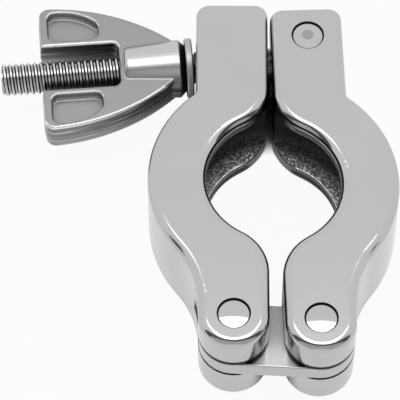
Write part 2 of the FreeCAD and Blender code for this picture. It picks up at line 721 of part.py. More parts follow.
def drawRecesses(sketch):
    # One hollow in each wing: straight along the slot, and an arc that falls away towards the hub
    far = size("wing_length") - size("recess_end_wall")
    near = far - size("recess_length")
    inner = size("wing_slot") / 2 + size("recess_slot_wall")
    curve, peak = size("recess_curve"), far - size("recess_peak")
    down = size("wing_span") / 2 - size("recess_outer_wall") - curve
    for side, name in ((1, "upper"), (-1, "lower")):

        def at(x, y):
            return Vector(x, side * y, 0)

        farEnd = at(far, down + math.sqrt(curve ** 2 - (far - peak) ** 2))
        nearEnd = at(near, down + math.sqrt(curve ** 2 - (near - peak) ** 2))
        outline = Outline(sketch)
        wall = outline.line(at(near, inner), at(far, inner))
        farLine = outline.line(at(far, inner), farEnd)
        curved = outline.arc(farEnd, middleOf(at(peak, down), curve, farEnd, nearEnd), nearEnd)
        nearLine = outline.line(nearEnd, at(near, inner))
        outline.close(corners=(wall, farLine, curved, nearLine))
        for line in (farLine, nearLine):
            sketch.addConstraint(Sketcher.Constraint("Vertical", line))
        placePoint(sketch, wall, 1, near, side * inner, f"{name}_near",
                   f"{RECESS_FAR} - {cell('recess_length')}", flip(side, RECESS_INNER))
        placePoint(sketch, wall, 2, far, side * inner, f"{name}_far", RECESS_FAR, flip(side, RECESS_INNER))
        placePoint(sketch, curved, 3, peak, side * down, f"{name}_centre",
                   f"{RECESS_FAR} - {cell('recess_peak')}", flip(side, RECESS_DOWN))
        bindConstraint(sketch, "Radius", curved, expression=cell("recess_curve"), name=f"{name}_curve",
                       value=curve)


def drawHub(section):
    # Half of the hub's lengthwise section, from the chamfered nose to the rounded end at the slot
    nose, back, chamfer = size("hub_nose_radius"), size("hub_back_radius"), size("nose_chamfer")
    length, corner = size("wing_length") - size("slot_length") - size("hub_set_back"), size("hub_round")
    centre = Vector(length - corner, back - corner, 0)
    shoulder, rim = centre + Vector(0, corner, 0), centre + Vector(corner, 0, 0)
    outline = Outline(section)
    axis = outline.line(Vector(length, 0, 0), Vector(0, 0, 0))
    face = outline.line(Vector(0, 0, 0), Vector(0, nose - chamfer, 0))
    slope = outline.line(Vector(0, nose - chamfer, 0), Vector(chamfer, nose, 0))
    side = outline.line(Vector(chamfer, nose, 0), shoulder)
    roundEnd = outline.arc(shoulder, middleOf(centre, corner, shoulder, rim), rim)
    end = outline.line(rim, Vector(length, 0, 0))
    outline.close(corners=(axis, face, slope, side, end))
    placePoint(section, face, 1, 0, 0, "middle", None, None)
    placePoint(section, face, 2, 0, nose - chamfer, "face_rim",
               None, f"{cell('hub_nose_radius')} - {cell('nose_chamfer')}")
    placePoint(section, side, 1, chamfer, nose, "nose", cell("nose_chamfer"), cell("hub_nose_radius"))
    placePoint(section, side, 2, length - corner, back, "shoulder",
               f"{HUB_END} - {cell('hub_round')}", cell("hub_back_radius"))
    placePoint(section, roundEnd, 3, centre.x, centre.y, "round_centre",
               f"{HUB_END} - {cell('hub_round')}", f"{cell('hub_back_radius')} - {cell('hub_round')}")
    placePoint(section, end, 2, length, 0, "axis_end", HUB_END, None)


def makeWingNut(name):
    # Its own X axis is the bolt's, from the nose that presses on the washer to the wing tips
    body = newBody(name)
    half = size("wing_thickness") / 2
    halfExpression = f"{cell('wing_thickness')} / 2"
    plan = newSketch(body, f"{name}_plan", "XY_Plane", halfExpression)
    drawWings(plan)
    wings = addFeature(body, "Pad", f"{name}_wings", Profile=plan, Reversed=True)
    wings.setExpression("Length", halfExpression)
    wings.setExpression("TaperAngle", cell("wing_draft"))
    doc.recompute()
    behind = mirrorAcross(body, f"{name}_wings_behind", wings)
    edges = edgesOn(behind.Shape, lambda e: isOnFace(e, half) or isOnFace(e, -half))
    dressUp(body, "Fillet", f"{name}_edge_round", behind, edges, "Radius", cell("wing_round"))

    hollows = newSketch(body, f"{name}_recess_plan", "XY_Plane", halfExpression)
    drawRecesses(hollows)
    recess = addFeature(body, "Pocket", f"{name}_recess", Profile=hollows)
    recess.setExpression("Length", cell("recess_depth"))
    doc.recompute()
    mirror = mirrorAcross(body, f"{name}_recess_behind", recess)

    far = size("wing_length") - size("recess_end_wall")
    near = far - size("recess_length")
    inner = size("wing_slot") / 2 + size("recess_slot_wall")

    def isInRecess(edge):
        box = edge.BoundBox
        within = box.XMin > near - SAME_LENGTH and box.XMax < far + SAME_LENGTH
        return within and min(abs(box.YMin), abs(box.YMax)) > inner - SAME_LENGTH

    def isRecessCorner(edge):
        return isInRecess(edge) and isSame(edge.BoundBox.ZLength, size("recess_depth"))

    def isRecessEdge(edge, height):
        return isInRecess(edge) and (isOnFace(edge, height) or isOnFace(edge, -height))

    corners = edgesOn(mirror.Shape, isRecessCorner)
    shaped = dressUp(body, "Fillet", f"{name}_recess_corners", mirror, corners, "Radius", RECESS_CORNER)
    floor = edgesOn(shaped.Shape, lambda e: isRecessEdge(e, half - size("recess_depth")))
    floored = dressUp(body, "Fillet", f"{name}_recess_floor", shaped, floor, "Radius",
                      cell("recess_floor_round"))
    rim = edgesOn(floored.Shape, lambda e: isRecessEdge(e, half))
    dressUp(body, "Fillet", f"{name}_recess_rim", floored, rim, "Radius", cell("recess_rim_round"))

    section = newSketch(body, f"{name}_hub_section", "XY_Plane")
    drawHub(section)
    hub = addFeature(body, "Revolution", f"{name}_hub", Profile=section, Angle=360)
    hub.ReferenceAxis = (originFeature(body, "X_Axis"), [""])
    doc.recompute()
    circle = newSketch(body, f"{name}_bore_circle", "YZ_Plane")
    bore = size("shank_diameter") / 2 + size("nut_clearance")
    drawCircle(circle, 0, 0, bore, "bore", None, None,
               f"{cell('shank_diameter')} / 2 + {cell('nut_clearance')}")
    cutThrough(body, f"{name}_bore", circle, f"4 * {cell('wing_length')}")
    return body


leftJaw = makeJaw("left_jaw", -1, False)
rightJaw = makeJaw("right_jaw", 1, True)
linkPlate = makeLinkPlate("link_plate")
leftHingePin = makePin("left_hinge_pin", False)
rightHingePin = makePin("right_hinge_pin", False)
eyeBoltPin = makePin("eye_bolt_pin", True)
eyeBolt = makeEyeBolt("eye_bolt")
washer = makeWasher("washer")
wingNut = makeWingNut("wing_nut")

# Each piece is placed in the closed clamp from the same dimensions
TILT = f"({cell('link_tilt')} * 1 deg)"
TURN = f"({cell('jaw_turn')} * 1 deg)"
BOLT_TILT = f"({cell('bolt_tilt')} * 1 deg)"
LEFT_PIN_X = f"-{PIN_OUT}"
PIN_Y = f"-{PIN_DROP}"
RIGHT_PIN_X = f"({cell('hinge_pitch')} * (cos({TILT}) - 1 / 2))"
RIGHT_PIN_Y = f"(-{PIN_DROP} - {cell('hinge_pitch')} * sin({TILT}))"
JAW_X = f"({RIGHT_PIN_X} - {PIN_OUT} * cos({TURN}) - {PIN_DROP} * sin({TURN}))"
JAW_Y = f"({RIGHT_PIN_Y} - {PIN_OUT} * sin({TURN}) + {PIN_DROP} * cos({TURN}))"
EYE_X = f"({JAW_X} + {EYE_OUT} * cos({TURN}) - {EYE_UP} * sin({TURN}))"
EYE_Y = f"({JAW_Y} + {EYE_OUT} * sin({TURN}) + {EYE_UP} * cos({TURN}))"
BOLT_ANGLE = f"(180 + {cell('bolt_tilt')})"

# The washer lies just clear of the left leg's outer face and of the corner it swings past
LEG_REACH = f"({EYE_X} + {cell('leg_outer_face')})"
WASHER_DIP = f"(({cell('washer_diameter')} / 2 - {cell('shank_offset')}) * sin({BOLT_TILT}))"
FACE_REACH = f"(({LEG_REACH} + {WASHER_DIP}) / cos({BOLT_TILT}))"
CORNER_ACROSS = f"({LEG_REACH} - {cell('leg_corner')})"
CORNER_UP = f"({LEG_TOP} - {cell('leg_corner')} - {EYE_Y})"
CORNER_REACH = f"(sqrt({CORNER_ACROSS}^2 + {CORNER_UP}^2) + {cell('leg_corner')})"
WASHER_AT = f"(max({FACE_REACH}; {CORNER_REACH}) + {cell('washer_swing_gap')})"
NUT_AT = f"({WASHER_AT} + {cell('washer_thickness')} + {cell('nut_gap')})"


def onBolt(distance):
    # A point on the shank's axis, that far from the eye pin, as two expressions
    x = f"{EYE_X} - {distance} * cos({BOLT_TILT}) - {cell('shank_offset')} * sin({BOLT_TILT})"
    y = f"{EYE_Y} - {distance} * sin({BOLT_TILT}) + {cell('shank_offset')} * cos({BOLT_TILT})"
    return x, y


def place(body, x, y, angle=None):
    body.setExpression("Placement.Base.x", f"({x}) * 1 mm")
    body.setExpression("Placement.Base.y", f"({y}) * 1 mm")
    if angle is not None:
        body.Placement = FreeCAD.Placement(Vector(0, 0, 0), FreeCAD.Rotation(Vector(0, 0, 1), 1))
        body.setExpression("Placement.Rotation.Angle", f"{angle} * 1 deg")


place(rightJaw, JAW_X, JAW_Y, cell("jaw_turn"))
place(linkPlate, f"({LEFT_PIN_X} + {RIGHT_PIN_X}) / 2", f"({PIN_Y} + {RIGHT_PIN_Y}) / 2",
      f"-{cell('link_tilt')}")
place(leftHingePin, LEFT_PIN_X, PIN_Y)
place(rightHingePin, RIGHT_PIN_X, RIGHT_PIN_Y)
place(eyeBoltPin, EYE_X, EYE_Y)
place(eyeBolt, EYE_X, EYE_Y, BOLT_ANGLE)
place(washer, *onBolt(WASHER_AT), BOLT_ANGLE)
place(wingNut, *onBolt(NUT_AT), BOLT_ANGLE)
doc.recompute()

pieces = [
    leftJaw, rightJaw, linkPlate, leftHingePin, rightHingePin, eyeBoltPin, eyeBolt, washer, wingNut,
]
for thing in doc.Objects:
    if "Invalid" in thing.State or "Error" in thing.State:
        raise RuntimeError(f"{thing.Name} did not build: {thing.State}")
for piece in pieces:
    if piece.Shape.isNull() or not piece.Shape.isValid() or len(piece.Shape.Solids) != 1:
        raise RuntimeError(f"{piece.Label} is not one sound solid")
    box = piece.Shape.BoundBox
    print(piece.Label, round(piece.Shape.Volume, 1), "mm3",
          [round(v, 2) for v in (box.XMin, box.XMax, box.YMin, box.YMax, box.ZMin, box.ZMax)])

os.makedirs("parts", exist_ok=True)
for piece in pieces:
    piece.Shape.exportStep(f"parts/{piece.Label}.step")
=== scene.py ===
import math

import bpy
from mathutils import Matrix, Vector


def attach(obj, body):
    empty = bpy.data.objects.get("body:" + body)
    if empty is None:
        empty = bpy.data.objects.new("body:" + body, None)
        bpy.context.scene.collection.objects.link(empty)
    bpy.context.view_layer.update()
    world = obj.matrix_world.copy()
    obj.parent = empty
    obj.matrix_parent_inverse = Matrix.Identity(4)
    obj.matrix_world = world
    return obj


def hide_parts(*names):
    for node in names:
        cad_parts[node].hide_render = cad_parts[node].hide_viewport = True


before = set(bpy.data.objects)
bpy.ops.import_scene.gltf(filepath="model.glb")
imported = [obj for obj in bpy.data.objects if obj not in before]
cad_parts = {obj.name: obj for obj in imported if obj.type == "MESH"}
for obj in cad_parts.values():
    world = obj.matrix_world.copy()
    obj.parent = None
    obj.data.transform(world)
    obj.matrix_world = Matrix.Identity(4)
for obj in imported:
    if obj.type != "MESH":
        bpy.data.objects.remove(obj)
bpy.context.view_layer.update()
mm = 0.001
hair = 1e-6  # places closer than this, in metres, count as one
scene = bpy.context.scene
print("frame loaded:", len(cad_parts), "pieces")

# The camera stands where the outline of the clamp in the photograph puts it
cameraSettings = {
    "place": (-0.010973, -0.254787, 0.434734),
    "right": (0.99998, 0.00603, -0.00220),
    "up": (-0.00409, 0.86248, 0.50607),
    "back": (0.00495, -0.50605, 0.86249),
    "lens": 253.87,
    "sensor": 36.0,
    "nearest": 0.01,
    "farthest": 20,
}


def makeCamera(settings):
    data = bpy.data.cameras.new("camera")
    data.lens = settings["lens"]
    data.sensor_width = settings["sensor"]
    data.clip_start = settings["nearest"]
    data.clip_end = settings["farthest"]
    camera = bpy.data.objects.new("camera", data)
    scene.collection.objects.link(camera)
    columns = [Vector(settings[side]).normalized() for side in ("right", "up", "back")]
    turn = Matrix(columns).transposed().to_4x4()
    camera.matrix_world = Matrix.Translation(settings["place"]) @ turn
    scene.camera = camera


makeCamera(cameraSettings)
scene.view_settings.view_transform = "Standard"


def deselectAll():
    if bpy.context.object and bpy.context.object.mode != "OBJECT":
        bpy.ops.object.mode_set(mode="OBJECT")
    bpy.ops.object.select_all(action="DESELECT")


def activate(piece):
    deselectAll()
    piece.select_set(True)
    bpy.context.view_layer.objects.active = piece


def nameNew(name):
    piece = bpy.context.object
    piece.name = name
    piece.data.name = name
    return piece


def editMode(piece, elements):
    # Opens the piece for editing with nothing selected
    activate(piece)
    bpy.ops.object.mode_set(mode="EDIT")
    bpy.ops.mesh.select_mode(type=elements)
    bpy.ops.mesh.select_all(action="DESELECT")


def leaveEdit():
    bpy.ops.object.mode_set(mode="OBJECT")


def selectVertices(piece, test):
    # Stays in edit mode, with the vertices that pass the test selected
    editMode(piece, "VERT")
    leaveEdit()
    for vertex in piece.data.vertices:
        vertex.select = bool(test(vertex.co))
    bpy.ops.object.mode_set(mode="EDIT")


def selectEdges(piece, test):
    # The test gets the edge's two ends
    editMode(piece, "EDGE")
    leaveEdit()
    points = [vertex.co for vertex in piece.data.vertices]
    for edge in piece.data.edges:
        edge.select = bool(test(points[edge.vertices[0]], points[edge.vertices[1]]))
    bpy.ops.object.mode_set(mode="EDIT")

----

WRITTEN PROBLEM: From the listing above, collect every line that mentions the word "return".

REPLY:
            return Vector(x, side * y, 0)
        return within and min(abs(box.YMin), abs(box.YMax)) > inner - SAME_LENGTH
        return isInRecess(edge) and isSame(edge.BoundBox.ZLength, size("recess_depth"))
        return isInRecess(edge) and (isOnFace(edge, height) or isOnFace(edge, -height))
    return body
    return x, y
    return obj
    return piece